Where though do you begin? The book buying public do not care how the book they are reading was published, only that is it interesting and affordable. The problem then lies not with the book buying public but with the book trade itself. Hard working POD authors and some of the recent success stories have helped, but most of all what the POD author needs to be do in order to be taken seriously on any level, is to write a damned good book, and get out there and promote it in as professional a way as possible. This is not easy when you are also trying to manage a house and a business, as Tracy is, or in my case when you have no other source of income and everyone keeps demanding free copies before they will make a buying decision.
It is true that the vanity stigma is much more of an issue for American writers, and attitudes here in the UK do seem to be changing fast. Personally I have found the supply chain to be by far the biggest problem, as have the few of you that have voted in the poll on my other blog site. It is not so bad here because we have chain stores in the form of Waterstones, Borders and WH Smiths. Waterstones are easy to get into, Borders and Smiths less so. Spain though has none of these chains, and Tracy's book is not in Spanish, the native language, but written in English.
Spain she tells me, has just ten Bookworld Espana shops (she plans to break out her shortest skirt to visit the main buyer), with very few independents. Fortunes are not made on this. They are not though made on the 300 odd copies I have sold either (not when they are sold at 55 percent discount anyway).
She goes on to ask me the question as to whether it has been worth it all. This again depends on your point of view and why you are doing it. A lot of the things that I am doing now I should have been doing when my book first came out, but neither I nor the book was ready for such exposure. I thought I knew the publishing industry and how it worked, but I didn't, I was just playing at it. I did very well considering, with the limited resources that I had, as well as most other POD authors anyway, but not that many are seriously prepared (or have the time) to do anywhere near the amount of work that I am now doing.
To go back to Tracy's question though - is it worth it all? Of course it is. Writers write not because they want to, but because they have to - it a compulsion that we have inside us that can no more be ignored than the impulse to breath. It is who we are, and what makes us tick, what makes us leap out of bed in the morning, what makes us shout at our partners to scribble down the ideas that always come when we are in the shower. It is the reason we are alive. For the truly serious writer, life and writing are the same thing and you simply cannot conceive of one without the other. It is the reason we are here to share that gift.
Tracy makes the point though that how are we to ever get over the POD stigma so that we can compete on not just an even footing, but be taken seriously as authors. It is a tough one to answer, as it depends not just on the quality of your writing (which is very much a subjective thing anyway), but also on being seen in the right place at the right time by the right people. This is difficult enough for commercially published authors let alone POD ones. It also though and perhaps more crucially, depends on the opinions of others. The problem is that people still remember the bad old days of vanity publishing, where the books were badly written and poorly produced, but times have changed. A lot of people though have not moved on from those times. This is where we have to work that much harder at changing perceptions.

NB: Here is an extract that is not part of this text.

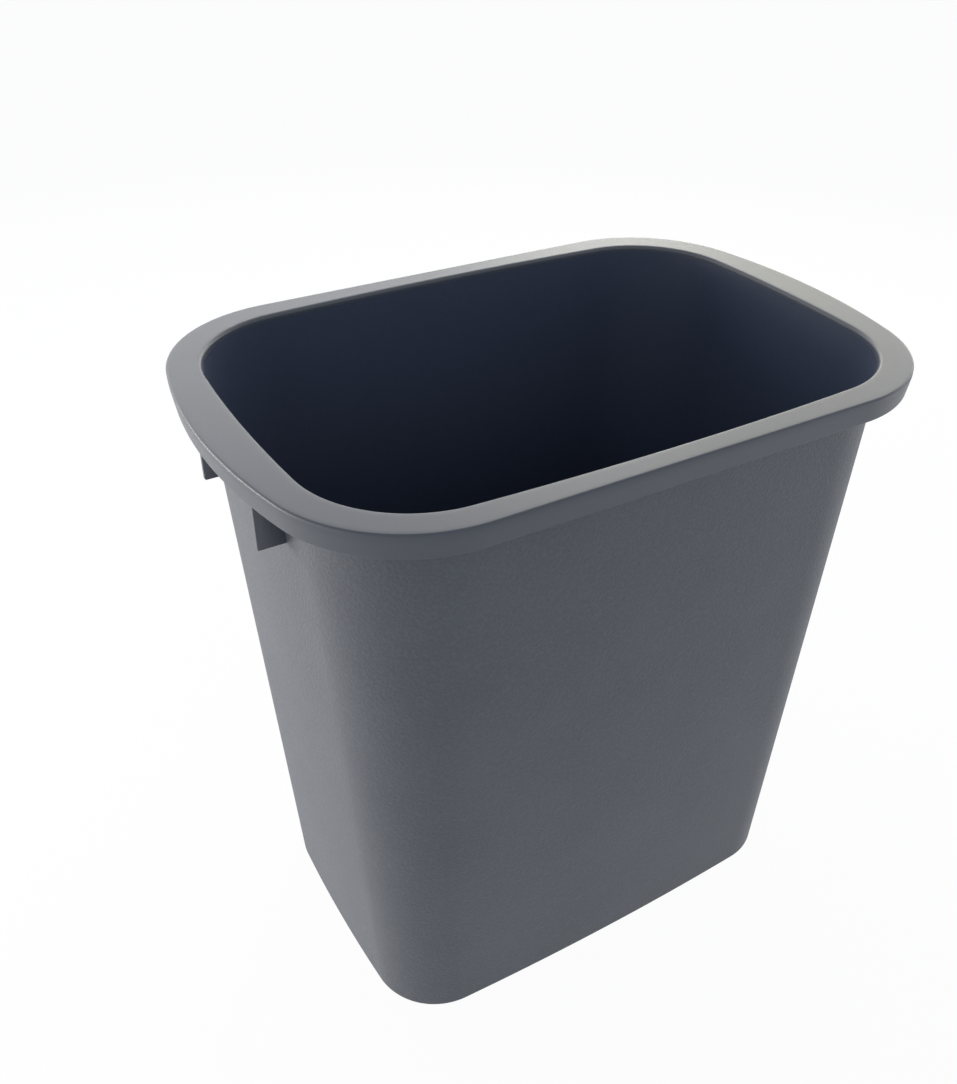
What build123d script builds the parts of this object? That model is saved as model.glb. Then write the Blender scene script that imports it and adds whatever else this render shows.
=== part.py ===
"""Rectangular deskside wastebasket, built as the functional sections of its moulding.

The basket is a tapered shell with a wide turned-down rim that widens into a grip at each end,
two stacking lugs under each grip, a floor pan and a foot ring. Millimetres; +X runs along the
long side, +Z is up, and the origin is the centre of the footprint on the floor.
"""

from build123d import *
import os
from collections import namedtuple
from math import sqrt

# An outline is a rectangle whose sides swell outwards by a bow and whose corners are arcs.
# Length and width are measured at the middle of the sides. A side that looks straight has a
# bow of a fraction of a millimetre.
Outline = namedtuple("Outline", "length width corner end_bow side_bow")

# Driving dimensions
HEIGHT = 381.0
WALL = 2.0

MOUTH = Outline(length=350.8, width=243.2, corner=63.2, end_bow=9.0, side_bow=7.4)  # wall, at the top
BASE = Outline(length=301.6, width=202.6, corner=42.0, end_bow=4.6, side_bow=4.9)  # wall, at the floor

GRIP_REACH = 20.6  # how far the rim stands out from the wall in the middle of the ends
FLANGE_REACH = 12.4  # and in the middle of the long sides
RIM_CORNER_GAIN = 13.8
RIM_END_BOW = 28.5
RIM_SIDE_BOW = 0.1

FLANGE_THICKNESS = 3.2
RIM_EDGE_RADIUS = 1.4
MOUTH_EDGE_RADIUS = 2.2
EDGE_LAND = 0.2  # least height of upright face left below a rounded edge of the flange
SKIRT_THICKNESS = 2.2
SKIRT_DROP = 13.4
SKIRT_LEAN = 1.5  # how far the skirt's foot is drawn in towards the wall
SKIRT_EDGE_RADIUS = 0.5

LUG_THICKNESS = 2.5
LUG_SPACING = 74.8
LUG_DEPTH = 47.0
LUG_SETBACK = 10.0
LUG_EDGE_RADIUS = 0.6

FLOOR_THICKNESS = 2.4
FLOOR_COVE_RADIUS = 7.0
FOOT_HEIGHT = 3.0
FOOT_WIDTH = 4.5
FOOT_EDGE_RADIUS = 1.2
GATE_RADIUS = 4.0
GATE_PROUD = 0.8

TOUCH = 0.001  # two places closer than this are the same place

# Sizes that follow from them
RIM = Outline(
    length=MOUTH.length + 2 * GRIP_REACH,
    width=MOUTH.width + 2 * FLANGE_REACH,
    corner=MOUTH.corner + RIM_CORNER_GAIN,
    end_bow=RIM_END_BOW,
    side_bow=RIM_SIDE_BOW,
)
MAX_EDGE_RADIUS = FLANGE_THICKNESS - EDGE_LAND
FLOOR_TOP = FOOT_HEIGHT + FLOOR_THICKNESS
PAN_TOP = FLOOR_TOP + FLOOR_COVE_RADIUS
FLANGE_UNDERSIDE = HEIGHT - FLANGE_THICKNESS
SKIRT_FOOT = HEIGHT - SKIRT_DROP
LUG_FOOT = HEIGHT - LUG_DEPTH


def bow_radius(chord, bow):
    """Radius of the arc that rises by bow over chord."""
    return (chord**2 / 4 + bow**2) / (2 * bow)


def inner_tangent_centre(first, first_reach, second, second_reach):
    """Point in the first quadrant at the given distances from two centres."""
    apart = second - first
    along = (first_reach**2 - second_reach**2 + apart.length**2) / (2 * apart.length)
    across = sqrt(first_reach**2 - along**2)
    direction = apart.normalized()
    return first + direction * along + Vector(-direction.Y, direction.X) * across


def face(shape, z, inset=0.0):
    """Flat face of the outline at height z, its edge moved inwards by inset."""
    end_radius = bow_radius(shape.width, shape.end_bow)
    side_radius = bow_radius(shape.length, shape.side_bow)
    end_centre = Vector(shape.length / 2 - end_radius, 0)
    side_centre = Vector(0, shape.width / 2 - side_radius)
    corner_centre = inner_tangent_centre(
        end_centre, end_radius - shape.corner, side_centre, side_radius - shape.corner
    )

    end_middle = Vector(shape.length / 2 - inset, 0)
    end_stop = end_centre + (corner_centre - end_centre).normalized() * (end_radius - inset)
    side_middle = Vector(0, shape.width / 2 - inset)
    side_stop = side_centre + (corner_centre - side_centre).normalized() * (side_radius - inset)
    towards_corner = ((end_stop + side_stop) / 2 - corner_centre).normalized()
    corner_middle = corner_centre + towards_corner * (shape.corner - inset)

    def across(point):
        """The same point on the other end of the basket."""
        return Vector(-point.X, point.Y)

    half = [
        ThreePointArc(Vector(end_stop.X, -end_stop.Y), end_middle, end_stop),
        ThreePointArc(end_stop, corner_middle, side_stop),
        ThreePointArc(side_stop, side_middle, across(side_stop)),
        ThreePointArc(across(side_stop), across(corner_middle), across(end_stop)),
    ]
    other_half = [Rot(0, 0, 180) * edge for edge in half]
    return Pos(0, 0, z) * Face(Wire(half + other_half))


def tapered(inset):
    """Solid bounded by the wall's surface, moved inwards by inset, from the floor to the top."""
    return loft([face(BASE, 0, inset), face(MOUTH, HEIGHT, inset)], ruled=True)


def between(low, high):
    """Slab that is larger than the basket, from one height to another."""
    return Pos(0, 0, (low + high) / 2) * Box(2 * RIM.length, 2 * RIM.width, high - low)


def prism(shape, low, high, inset=0.0):
    """Upright solid of the outline."""
    return extrude(face(shape, low, inset), high - low)


def rim_of(solid, z):
    """Edges of a solid that lie wholly at height z."""
    return solid.edges().filter_by_position(Axis.Z, z - TOUCH, z + TOUCH)


def shared_edges(edges, others):
    """Those edges whose centre is also the centre of one of the others."""
    return [e for e in edges if any((e.center() - o.center()).length < TOUCH for o in others)]


def make_foot_ring():
    """Ring that the basket stands on, rounded where it meets the outside of the wall."""
    body = tapered(0) & between(0, FOOT_HEIGHT)
    ring = body - tapered(FOOT_WIDTH)
    return fillet(shared_edges(rim_of(ring, 0), rim_of(body, 0)), FOOT_EDGE_RADIUS)


def make_floor_pan():
    """Floor with its coved, turned-up edge, and the small gate disc under its middle."""
    cavity = tapered(WALL) & between(FLOOR_TOP, HEIGHT)
    cavity = fillet(rim_of(cavity, FLOOR_TOP), FLOOR_COVE_RADIUS)
    pan = (tapered(0) & between(FOOT_HEIGHT, PAN_TOP)) - cavity
    gate = Pos(0, 0, FOOT_HEIGHT - GATE_PROUD / 2) * Cylinder(GATE_RADIUS, GATE_PROUD)
    return pan + gate


def make_wall_shell():
    """Tapered wall, from the floor pan up to the rim."""
    return (tapered(0) - tapered(WALL)) & between(PAN_TOP, FLANGE_UNDERSIDE)


def make_rim_flange():
    """Flat top of the rim, rounded at its outer edge and where it rolls into the mouth."""
    plate = prism(RIM, FLANGE_UNDERSIDE, HEIGHT)
    plate = fillet(rim_of(plate, HEIGHT), min(RIM_EDGE_RADIUS, MAX_EDGE_RADIUS))
    flange = plate - tapered(WALL)
    mouth = shared_edges(rim_of(flange, HEIGHT), rim_of(tapered(WALL), HEIGHT))
    return fillet(mouth, min(MOUTH_EDGE_RADIUS, MAX_EDGE_RADIUS))


def leaning_lip(inset):
    """Solid bounded by the skirt's surface, moved inwards by inset."""
    foot = face(RIM, SKIRT_FOOT, inset + SKIRT_LEAN)
    return loft([foot, face(RIM, FLANGE_UNDERSIDE, inset)], ruled=True)


def make_rim_skirt():
    """Lip that hangs from the flange's edge."""
    skirt = leaning_lip(0) - leaning_lip(SKIRT_THICKNESS)
    return fillet(rim_of(skirt, SKIRT_FOOT), SKIRT_EDGE_RADIUS)


def make_stacking_lug(x_sign, y_sign):
    """Plate under the grip that stops nested baskets from jamming."""
    reach = RIM.length / 2 - LUG_SETBACK
    height = FLANGE_UNDERSIDE - LUG_FOOT
    plate = Pos(reach / 2, 0, LUG_FOOT + height / 2) * Box(reach, LUG_THICKNESS, height)
    tip = plate.edges().filter_by(Axis.Y).sort_by(lambda edge: edge.center().X - edge.center().Z)[-1]
    plate = fillet(tip, LUG_EDGE_RADIUS)
    if x_sign < 0:
        plate = mirror(plate, Plane.YZ)
    return Pos(0, y_sign * LUG_SPACING / 2, 0) * plate - tapered(0)


def main():
    parts = {
        "foot_ring": make_foot_ring(),
        "floor_pan": make_floor_pan(),
        "wall_shell": make_wall_shell(),
        "rim_flange": make_rim_flange(),
        "rim_skirt": make_rim_skirt(),
    }
    for end, x_sign in (("left", -1), ("right", 1)):
        for side, y_sign in (("front", -1), ("back", 1)):
            parts[f"stacking_lug_{end}_{side}"] = make_stacking_lug(x_sign, y_sign)
    os.makedirs("parts", exist_ok=True)
    for name, shape in parts.items():
        export_step(shape, f"parts/{name}.step")
        print(name, round(shape.volume), shape.bounding_box().size)


main()
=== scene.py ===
"""A tapered rectangular wastebasket: one moulding of slate grey polypropylene."""

import math

import bmesh
import bpy
from mathutils import Matrix, Vector


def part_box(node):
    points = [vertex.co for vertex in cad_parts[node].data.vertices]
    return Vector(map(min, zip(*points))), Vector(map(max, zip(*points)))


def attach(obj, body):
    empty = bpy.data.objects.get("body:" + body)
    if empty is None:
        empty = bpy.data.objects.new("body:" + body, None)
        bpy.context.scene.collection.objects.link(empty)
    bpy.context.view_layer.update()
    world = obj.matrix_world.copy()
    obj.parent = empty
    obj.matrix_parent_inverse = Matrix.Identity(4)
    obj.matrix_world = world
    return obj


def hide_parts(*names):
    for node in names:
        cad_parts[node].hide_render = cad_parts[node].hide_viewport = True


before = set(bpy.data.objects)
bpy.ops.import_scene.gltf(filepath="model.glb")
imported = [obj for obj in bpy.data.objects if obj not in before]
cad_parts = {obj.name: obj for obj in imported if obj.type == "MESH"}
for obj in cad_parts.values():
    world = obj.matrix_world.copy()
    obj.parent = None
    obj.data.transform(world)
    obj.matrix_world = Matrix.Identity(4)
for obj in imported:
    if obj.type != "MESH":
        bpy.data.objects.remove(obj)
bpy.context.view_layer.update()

MM = 0.001

# Each outline's corner radius, and how far its ends and its long sides bow out
RIM_CORNER, RIM_END_BOW, RIM_SIDE_BOW = 77.0 * MM, 28.5 * MM, 0.1 * MM
MOUTH_CORNER, MOUTH_END_BOW, MOUTH_SIDE_BOW = 63.2 * MM, 9.0 * MM, 7.4 * MM
BASE_CORNER, BASE_END_BOW, BASE_SIDE_BOW = 42.0 * MM, 4.6 * MM, 4.9 * MM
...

Where though do you begin? The book buying public do not care how the book they are reading was published, only that is it interesting and affordable. The problem then lies not with the book buying public but with the book trade itself. Hard working POD authors and some of the recent success stories have helped, but most of all what the POD author needs to be do in order to be taken seriously on any level, is to write a damned good book, and get out there and promote it in as professional a way as possible. This is not easy when you are also trying to manage a house and a business, as Tracy is, or in my case when you have no other source of income and everyone keeps demanding free copies before they will make a buying decision.

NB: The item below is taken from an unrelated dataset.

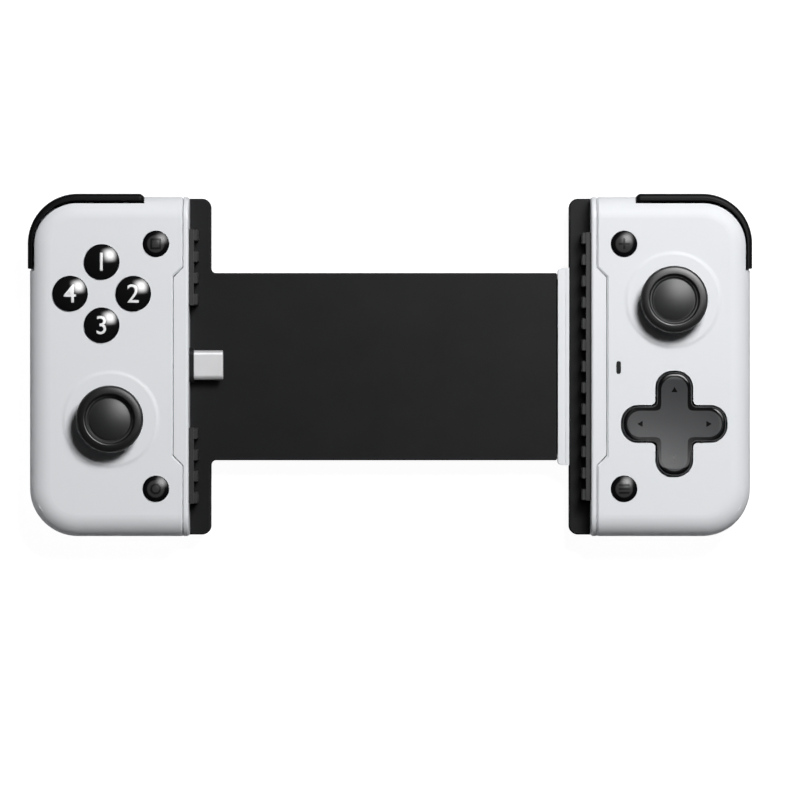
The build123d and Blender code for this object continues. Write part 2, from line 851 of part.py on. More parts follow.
# Direction pad
def direction_pad():
    """Dished plus-shaped pad with a retaining plate, four plungers and a socket for its pivot ball."""
    top = grip_depth + pad_crown
    low = cavity_top - pad_plate_drop
    pad = slab(pad_cross(), low, top)
    pad = fillet(pad.faces().sort_by(Axis.Z)[-1].edges(), pad_edge_radius)
    reach = pad_span / 2 - pad_edge_radius - pad_lip
    dish = (reach**2 + pad_dish_depth**2) / (2 * pad_dish_depth)
    pad -= Pos(pad_centre[0], pad_centre[1], top - pad_dish_depth + dish) * Sphere(dish)
    pad += rod(pad_centre, low - pad_plate_thickness, low, pad_plate_radius)
    for dx, dy in ((1, 0), (-1, 0), (0, 1), (0, -1)):
        place = (pad_centre[0] + dx * pad_plunger_place, pad_centre[1] + dy * pad_plunger_place)
        pad += rod(place, plunger_foot, low, pad_plunger_radius)
    socket = Pos(pad_centre[0], pad_centre[1], pad_pivot) * Sphere(pad_ball_radius + flat_clearance)
    return pad - socket


def pad_ball():
    """Ball that the direction pad rocks on."""
    return Pos(pad_centre[0], pad_centre[1], pad_pivot) * Sphere(pad_ball_radius)


def pad_post():
    """Pillar of the right back shell under the pivot ball, with a cupped end."""
    post = rod(pad_centre, wall - seat_gap, pad_pivot - pad_ball_radius / 2, pad_post_radius)
    cup = Pos(pad_centre[0], pad_centre[1], pad_pivot) * Sphere(pad_ball_radius + turning_clearance)
    return post - cup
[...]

It is true that the vanity stigma is much more of an issue for American writers, and attitudes here in the UK do seem to be changing fast. Personally I have found the supply chain to be by far the biggest problem, as have the few of you that have voted in the poll on my other blog site. It is not so bad here because we have chain stores in the form of Waterstones, Borders and WH Smiths. Waterstones are easy to get into, Borders and Smiths less so. Spain though has none of these chains, and Tracy's book is not in Spanish, the native language, but written in English.
Spain she tells me, has just ten Bookworld Espana shops (she plans to break out her shortest skirt to visit the main buyer), with very few independents. Fortunes are not made on this. They are not though made on the 300 odd copies I have sold either (not when they are sold at 55 percent discount anyway).
She goes on to ask me the question as to whether it has been worth it all. This again depends on your point of view and why you are doing it. A lot of the things that I am doing now I should have been doing when my book first came out, but neither I nor the book was ready for such exposure. I thought I knew the publishing industry and how it worked, but I didn't, I was just playing at it. I did very well considering, with the limited resources that I had, as well as most other POD authors anyway, but not that many are seriously prepared (or have the time) to do anywhere near the amount of work that I am now doing.
To go back to Tracy's question though - is it worth it all? Of course it is. Writers write not because they want to, but because they have to - it a compulsion that we have inside us that can no more be ignored than the impulse to breath. It is who we are, and what makes us tick, what makes us leap out of bed in the morning, what makes us shout at our partners to scribble down the ideas that always come when we are in the shower. It is the reason we are alive. For the truly serious writer, life and writing are the same thing and you simply cannot conceive of one without the other. It is the reason we are here to share that gift.